Neel Nanda 19 Apr 2023 20:54 UTC
LW: 4 AF: 3
2
AF
Thanks! I also feel more optimistic now about speed research :) (I’ve tried similar experiments since, but with much less success—there’s a bunch of contingent factors around not properly hitting flow and not properly clearing time for it though). I’d be excited to hear what happens if you try it! Though I should clarify that writing up the results took a month of random spare non-work time...

Re models can be deeply understood, yes, I think you raise a valid and plausible concern and I agree that my work is not notable evidence against. Though also, idk man, it seems basically unfalsifiable. My intuition is that there may be some threshold of “we cannot deeply interpret past this”, but no one knows where it is (and most people assumed “we cannot deeply interpret at all”! Or something similar). And that every interpretability win is evidence that boundary is further on (or non-existent).

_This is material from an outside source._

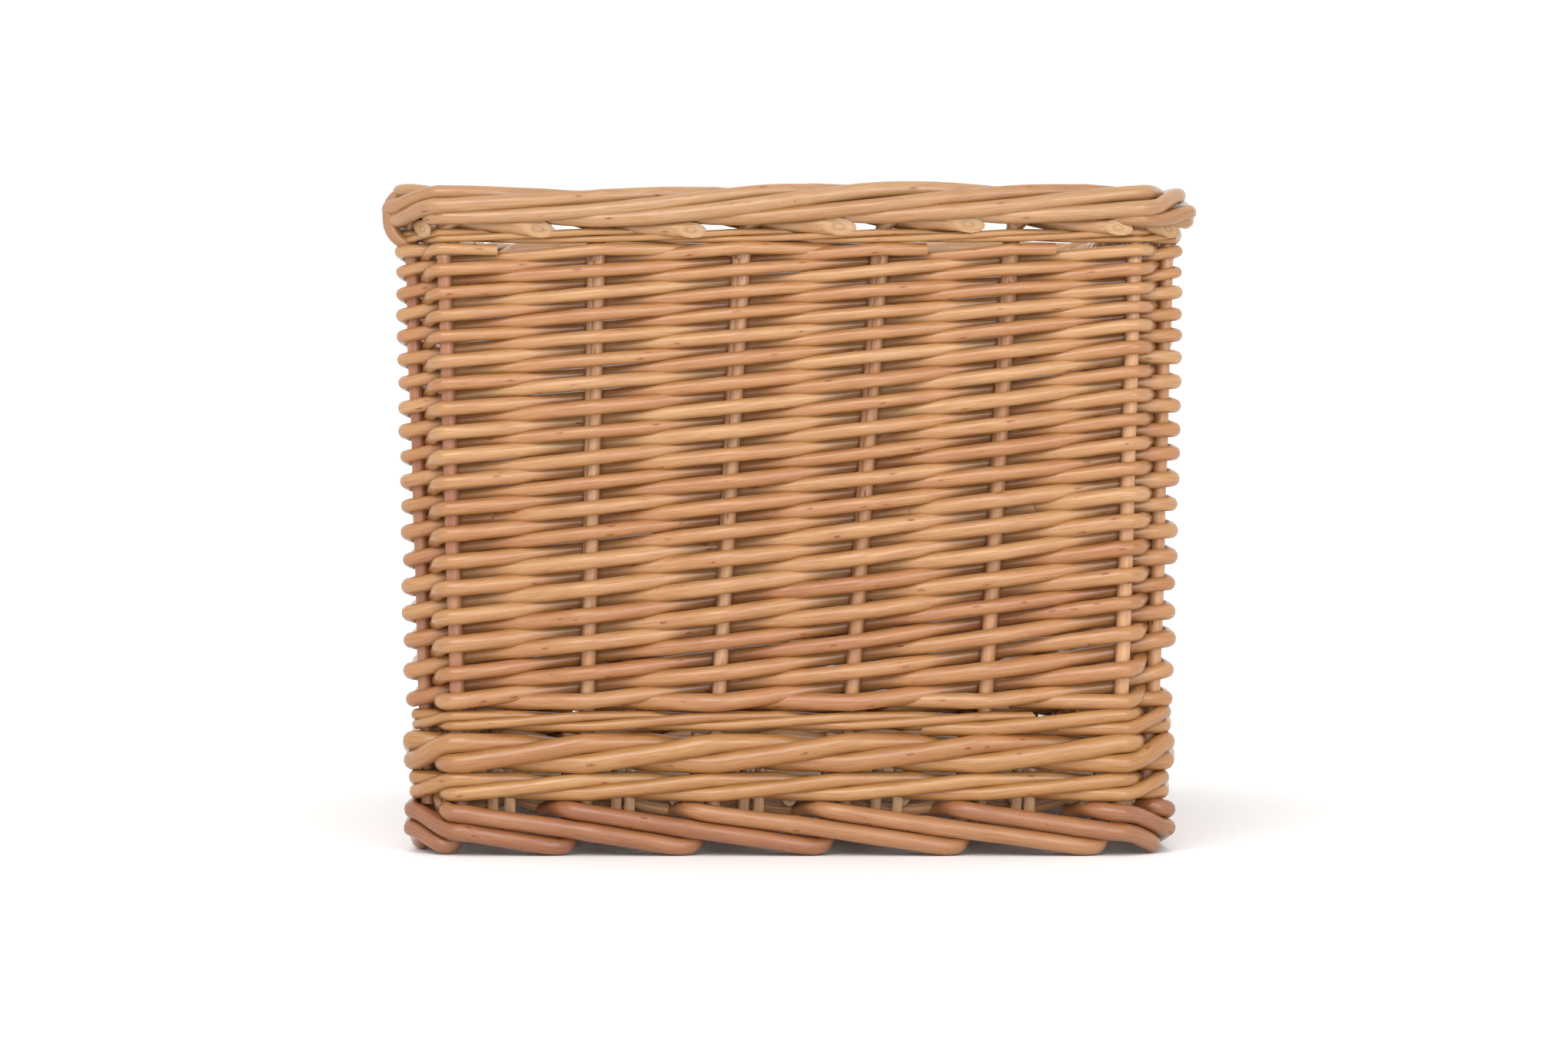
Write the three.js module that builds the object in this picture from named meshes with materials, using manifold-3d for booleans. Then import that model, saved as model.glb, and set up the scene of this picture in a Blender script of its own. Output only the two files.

Fuzzy intuition: It doesn’t distinguish between the boundary being far away vs non-existent, but IMO the correct prior before seeing mech interp work at all was to have some distribution over the point where we hit a wall, and some probability on never hitting a wall. The longer we go without hitting a wall, the higher the posterios probability on never hitting a wall should be.

Translate by X is bad notation—it means “take the coordinate in the “mine vs their’s” direction, and set it to -X times its original value”. It should really be flip and scale by X or something (it came from an initial iteration of the method).